— Start —

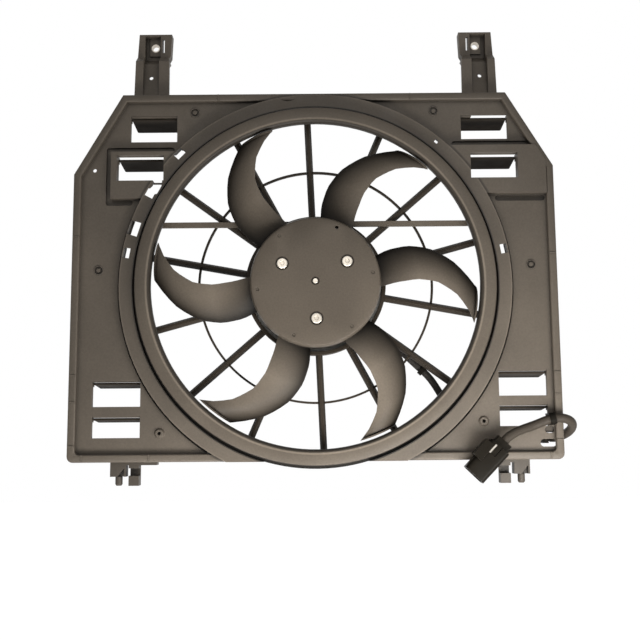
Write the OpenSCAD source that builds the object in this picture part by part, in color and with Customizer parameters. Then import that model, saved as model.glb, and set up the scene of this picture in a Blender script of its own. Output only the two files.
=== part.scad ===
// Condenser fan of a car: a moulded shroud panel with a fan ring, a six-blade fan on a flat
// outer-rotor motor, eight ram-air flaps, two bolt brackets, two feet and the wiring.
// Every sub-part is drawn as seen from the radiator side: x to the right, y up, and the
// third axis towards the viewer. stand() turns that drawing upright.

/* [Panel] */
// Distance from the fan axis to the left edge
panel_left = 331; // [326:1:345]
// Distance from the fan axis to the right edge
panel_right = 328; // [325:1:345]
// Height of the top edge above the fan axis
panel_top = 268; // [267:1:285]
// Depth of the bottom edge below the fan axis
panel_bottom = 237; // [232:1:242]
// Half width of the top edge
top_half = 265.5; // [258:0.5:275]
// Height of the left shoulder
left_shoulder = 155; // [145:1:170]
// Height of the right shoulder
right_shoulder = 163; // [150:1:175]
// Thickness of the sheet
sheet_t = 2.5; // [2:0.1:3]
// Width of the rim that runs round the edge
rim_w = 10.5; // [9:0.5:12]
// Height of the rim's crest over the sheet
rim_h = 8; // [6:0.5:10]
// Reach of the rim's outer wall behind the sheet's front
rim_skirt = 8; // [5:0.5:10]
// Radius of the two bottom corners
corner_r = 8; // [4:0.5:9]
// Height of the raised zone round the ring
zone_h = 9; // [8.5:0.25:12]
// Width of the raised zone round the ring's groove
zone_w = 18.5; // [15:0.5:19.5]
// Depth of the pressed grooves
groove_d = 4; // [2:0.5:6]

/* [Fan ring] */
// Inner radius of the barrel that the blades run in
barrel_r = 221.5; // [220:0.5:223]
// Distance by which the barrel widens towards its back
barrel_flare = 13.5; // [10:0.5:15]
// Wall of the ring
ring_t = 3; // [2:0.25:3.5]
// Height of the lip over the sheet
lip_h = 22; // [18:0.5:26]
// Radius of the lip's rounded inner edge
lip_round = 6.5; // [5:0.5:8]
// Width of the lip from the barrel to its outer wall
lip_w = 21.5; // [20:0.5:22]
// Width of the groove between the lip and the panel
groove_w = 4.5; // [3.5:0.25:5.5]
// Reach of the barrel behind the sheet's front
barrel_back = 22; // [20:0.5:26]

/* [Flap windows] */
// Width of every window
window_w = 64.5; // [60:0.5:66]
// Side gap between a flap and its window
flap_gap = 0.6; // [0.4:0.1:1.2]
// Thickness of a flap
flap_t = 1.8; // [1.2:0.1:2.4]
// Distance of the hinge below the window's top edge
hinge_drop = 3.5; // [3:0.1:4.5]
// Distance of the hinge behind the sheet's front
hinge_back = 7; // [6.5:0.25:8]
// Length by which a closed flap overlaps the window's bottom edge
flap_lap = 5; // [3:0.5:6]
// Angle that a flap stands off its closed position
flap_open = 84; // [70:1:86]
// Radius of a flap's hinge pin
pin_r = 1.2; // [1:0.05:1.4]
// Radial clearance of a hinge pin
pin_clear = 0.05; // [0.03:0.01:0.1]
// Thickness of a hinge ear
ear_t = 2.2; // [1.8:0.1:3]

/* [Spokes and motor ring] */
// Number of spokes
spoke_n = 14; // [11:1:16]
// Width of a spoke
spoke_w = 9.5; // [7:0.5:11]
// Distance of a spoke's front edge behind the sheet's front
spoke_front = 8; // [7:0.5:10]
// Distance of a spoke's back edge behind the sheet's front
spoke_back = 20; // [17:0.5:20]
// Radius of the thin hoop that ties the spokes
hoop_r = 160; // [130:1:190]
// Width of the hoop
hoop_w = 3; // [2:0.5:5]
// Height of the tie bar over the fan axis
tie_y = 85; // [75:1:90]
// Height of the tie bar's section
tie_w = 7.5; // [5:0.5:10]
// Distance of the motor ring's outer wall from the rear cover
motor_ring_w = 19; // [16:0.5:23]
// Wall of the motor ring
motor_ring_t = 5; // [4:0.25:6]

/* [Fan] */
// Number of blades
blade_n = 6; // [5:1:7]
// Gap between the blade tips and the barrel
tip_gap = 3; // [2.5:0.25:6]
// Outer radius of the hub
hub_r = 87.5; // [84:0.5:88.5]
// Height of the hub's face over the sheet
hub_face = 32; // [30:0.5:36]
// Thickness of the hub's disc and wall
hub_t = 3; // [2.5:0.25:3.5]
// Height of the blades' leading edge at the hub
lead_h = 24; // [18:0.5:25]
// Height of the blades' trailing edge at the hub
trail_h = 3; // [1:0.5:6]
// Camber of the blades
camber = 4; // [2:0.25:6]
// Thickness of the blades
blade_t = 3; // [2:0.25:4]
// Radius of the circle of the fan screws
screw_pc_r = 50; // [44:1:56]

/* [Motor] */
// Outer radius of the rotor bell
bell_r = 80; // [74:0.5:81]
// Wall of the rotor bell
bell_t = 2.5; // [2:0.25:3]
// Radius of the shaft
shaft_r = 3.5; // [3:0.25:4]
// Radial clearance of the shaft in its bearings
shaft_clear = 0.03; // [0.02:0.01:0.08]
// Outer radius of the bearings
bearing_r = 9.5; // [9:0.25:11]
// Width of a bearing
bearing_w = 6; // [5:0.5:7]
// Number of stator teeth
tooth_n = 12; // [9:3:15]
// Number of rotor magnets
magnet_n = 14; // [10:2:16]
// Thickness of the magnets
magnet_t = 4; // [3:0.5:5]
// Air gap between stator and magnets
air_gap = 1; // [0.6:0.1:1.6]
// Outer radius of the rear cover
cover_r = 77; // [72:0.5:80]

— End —

WRITTEN TASK -
Only the lines from the opening of the material through the line with "that drawing upright." should be echoed, exactly as written.

ANSWER TO THIS TASK -
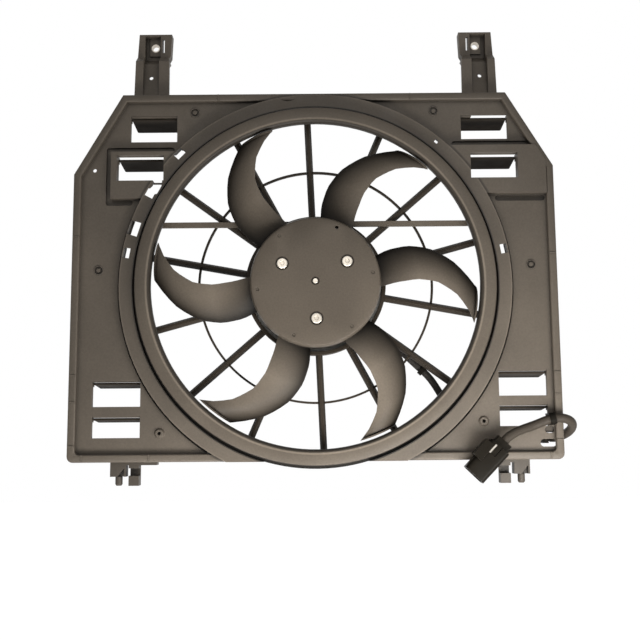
Write the OpenSCAD source that builds the object in this picture part by part, in color and with Customizer parameters. Then import that model, saved as model.glb, and set up the scene of this picture in a Blender script of its own. Output only the two files.
=== part.scad ===
// Condenser fan of a car: a moulded shroud panel with a fan ring, a six-blade fan on a flat
// outer-rotor motor, eight ram-air flaps, two bolt brackets, two feet and the wiring.
// Every sub-part is drawn as seen from the radiator side: x to the right, y up, and the
// third axis towards the viewer. stand() turns that drawing upright.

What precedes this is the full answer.